Researchers have put α-parinaric to good use in the study of membrane biophysics. For example, it was used to help establish the existence of a "fluidity gradient" across the membrane bilayer of some tumor cells ― the inner monolayer of the membrane is less fluid than the outer monolayer.

Lipid-protein interactions

α-Parinaric acid is also used as a chromophore to study interactions between membrane proteins and lipids. Because of the similarity of α-parinaric acid to normal membrane lipids, it has minimal perturbing influence. By measuring shifts in the absorption spectrum, enhancement of α-parinaric acid fluorescence, induced circular dichroism, and energy transfer between tryptophan amino acids in the protein and the bound chromophore, information may be gleaned about the molecular interactions between protein and lipid. For example, this technique is used to investigate how fatty acids bind to serum albumin (a highly abundant blood protein), lipid transport processes including structural characterization of lipoproteins, and phospholipid-transfer proteins.

Clinical uses

The concentrations of fatty acids in blood serum or plasma can be measured using α-parinaric acid, which will compete for binding sites on serum albumin.

Food chemistry

α-Parinaric acid has been used to study the hydrophobicity and foaming characteristics of food proteins, as well as the foam stability of beer. In this latter research, α-parinaric acid was used in a fluorescent assay to assess the lipid–binding potential of the proteins in the beer, as these proteins help protect beer from foam–reducing medium– and long–chain fatty acids.

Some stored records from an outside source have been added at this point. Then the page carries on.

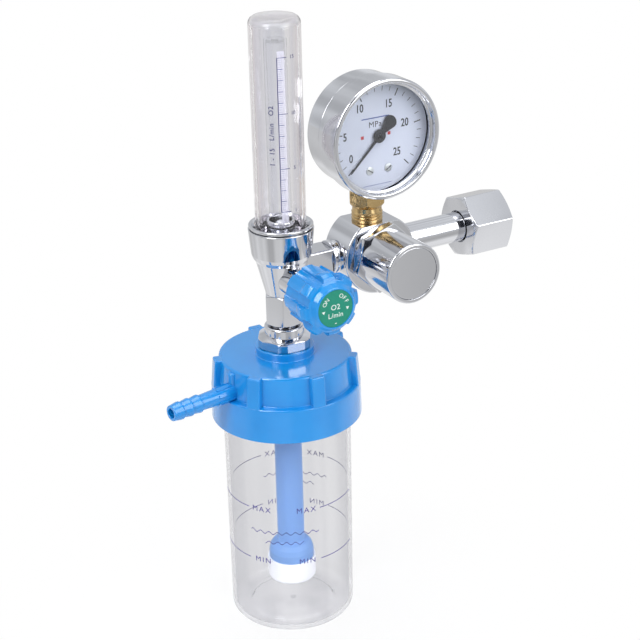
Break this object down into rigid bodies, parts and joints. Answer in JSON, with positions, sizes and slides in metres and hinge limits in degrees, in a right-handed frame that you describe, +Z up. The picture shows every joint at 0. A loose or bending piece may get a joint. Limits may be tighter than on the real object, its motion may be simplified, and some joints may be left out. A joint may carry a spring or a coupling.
{
  "type": "oxygen flowmeter with regulator and humidifier",
  "caption": "Medical oxygen flowmeter: chromed cylinder regulator with dial gauge, clear flow tube, needle valve knob and a humidifier bottle under a blue cap.",
  "frame": {"origin": "centre of the inlet nut's mouth, where the cylinder valve screws in", "axes": "+X out of the nut's mouth, -Y the side that gauge, bonnet and knob face, +Z up"},
  "size_m": [0.1978, 0.0884, 0.3156],
  "materials": {
    "chrome": "bright chrome plating over brass",
    "brass": "turned brass",
    "steel": "bright steel",
    "black_rubber": "moulded rubber",
    "copper_washer": "soft copper",
    "nylon": "white moulded plastic",
    "window_glass": "clear and flat",
    "clear_plastic": "clear and glossy",
    "dial_white": "white enamel, semi-gloss",
    "pointer_paint": "dark paint",
    "cap_blue": "glossy moulding",
    "knob_blue": "satin moulding",
    "dip_tube_blue": "translucent moulding",
    "diffuser_white": "white moulding",
    "label_green": "printed plastic disc"
  },
  "bodies": {
    "regulator": {"inlet_stem": "chrome", "regulator_body": "chrome", "bonnet": "chrome", "bonnet_plug": "chrome", "lock_ring": "chrome", "gauge_case": "chrome", "gauge_bezel": "chrome", "flowmeter_body": "chrome", "clamp_ring": "chrome", "gland_nut": "chrome", "outlet_tail": "chrome", "gauge_socket": "brass", "valve_nozzle": "brass", "spring_seat": "brass", "inlet_filter": "brass", "tube_tip": "brass", "movement_back_plate": "brass", "movement_front_plate": "brass", "plate_pillars": "brass", "hairspring": "brass", "bourdon_tube": "brass", "poppet_spring": "steel", "main_spring": "steel", "adjusting_screw": "steel", "dial_screws": "steel", "movement_screws": "steel", "diaphragm": "black_rubber", "cover_o_ring": "black_rubber", "window_gasket": "black_rubber", "lower_tube_seal": "black_rubber", "socket_washer": "copper_washer", "inlet_washer": "nylon", "upper_tube_seal": "nylon", "float_stop": "nylon", "gauge_window": "window_glass", "tube_cover": "clear_plastic", "metering_tube": "clear_plastic", "gauge_dial": "dial_white"},
    "inlet_nut": {"inlet_nut": "chrome"},
    "diaphragm_plate": {"diaphragm_plate": "brass"},
    "poppet": {"poppet": "brass"},
    "sector": {"sector_gear": "brass"},
    "tip_link": {"tip_link": "brass"},
    "pointer": {"pinion_arbor": "steel", "pointer": "pointer_paint"},
    "float": {"float_ball": "steel"},
    "spindle_seal": {"spindle_o_ring": "black_rubber"},
    "knob": {"valve_spindle": "brass", "knob": "knob_blue", "knob_screw": "steel", "knob_label": "label_green"},
    "coupling_nut": {"coupling_nut": "chrome"},
    "humidifier_head": {"humidifier_cap": "cap_blue", "dip_tube": "dip_tube_blue", "diffuser": "diffuser_white", "boss_washer": "nylon"},
    "bottle_seal": {"bottle_gasket": "nylon"},
    "bottle": {"bottle": "clear_plastic"}
  },
  "joints": [
    {"name": "inlet_nut_turn", "type": "hinge", "parent": "regulator", "child": "inlet_nut", "pos_m": [0, 0, 0], "axis": [1, 0, 0], "continuous": true},
    {"name": "diaphragm_lift", "type": "slide", "parent": "regulator", "child": "diaphragm_plate", "axis": [0, 1, 0], "range_m": [0, 0.0008], "stiffness_N_per_m": 1500, "deforming": ["diaphragm", "main_spring"]},
    {"name": "poppet_lift", "type": "slide", "parent": "regulator", "child": "poppet", "axis": [0, 1, 0], "range_m": [0, 0.0008], "deforming": ["poppet_spring"]},
    {"name": "sector_swing", "type": "hinge", "parent": "regulator", "child": "sector", "pos_m": [-0.079, 0, 0.049], "axis": [0, -1, 0], "range_deg": [0, 30], "stiffness_Nm_per_rad": 0.02},
    {"name": "tip_link_swing", "type": "hinge", "parent": "sector", "child": "tip_link", "pos_m": [-0.07207, 0, 0.04803], "axis": [0, -1, 0], "range_deg": [-30, 0]},
    {"name": "pointer_turn", "type": "hinge", "parent": "regulator", "child": "pointer", "pos_m": [-0.079, 0, 0.0615], "axis": [0, 1, 0], "range_deg": [0, 270]},
    {"name": "float_rise", "type": "slide", "parent": "regulator", "child": "float", "axis": [0, 0, 1], "range_m": [0, 0.087]},
    {"name": "knob_turn", "type": "hinge", "parent": "regulator", "child": "spindle_seal", "pos_m": [-0.128, 0, -0.0037], "axis": [0, -1, 0], "range_deg": [0, 540]},
    {"name": "knob_travel", "type": "slide", "parent": "spindle_seal", "child": "knob", "axis": [0, -1, 0], "range_m": [0, 0.0015]},
    {"name": "coupling_nut_turn", "type": "hinge", "parent": "regulator", "child": "coupling_nut", "pos_m": [-0.128, 0, -0.0305], "axis": [0, 0, 1], "continuous": true},
    {"name": "humidifier_turn", "type": "hinge", "parent": "regulator", "child": "humidifier_head", "pos_m": [-0.128, 0, -0.0405], "axis": [0, 0, 1], "continuous": true},
    {"name": "bottle_turn", "type": "hinge", "parent": "humidifier_head", "child": "bottle_seal", "pos_m": [-0.128, 0, -0.048], "axis": [0, 0, -1], "range_deg": [0, 540]},
    {"name": "bottle_travel", "type": "slide", "parent": "bottle_seal", "child": "bottle", "axis": [0, 0, -1], "range_m": [0, 0.0045]}
  ],
  "couplings": [
    {"joint": "poppet_lift", "follows": "diaphragm_lift", "ratio": 1},
    {"joint": "tip_link_swing", "follows": "sector_swing", "ratio": -1},
    {"joint": "pointer_turn", "follows": "sector_swing", "ratio": 9},
    {"joint": "knob_turn", "follows": "knob_travel", "rad_per_m": 6283.2},
    {"joint": "bottle_turn", "follows": "bottle_travel", "rad_per_m": 2094.4}
  ]
}
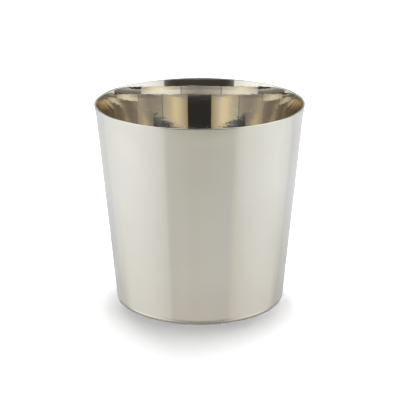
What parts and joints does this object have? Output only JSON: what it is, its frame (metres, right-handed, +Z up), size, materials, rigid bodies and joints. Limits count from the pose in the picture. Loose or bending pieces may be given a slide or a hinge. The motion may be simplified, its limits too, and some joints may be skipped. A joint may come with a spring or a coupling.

Cytotoxic effects on tumor cells

α-Parinaric acid is cytotoxic to human leukemia cells in cell culture at concentrations of 5 μM or less, by sensitizing the tumor cells to lipid peroxidation, the process where free radicals react with electrons from cell membrane lipids, resulting in cell damage. It is similarly cytotoxic to malignant gliomas grown in cell culture. Normal (non-tumorous) astrocytes grown in culture are far less sensitive to the cytotoxic effects of α-parinaric acid. This preferential toxicity towards tumor cells is due to a differential regulation of c-Jun N-terminal kinase, and forkhead transcription factors between malignant and normal cells.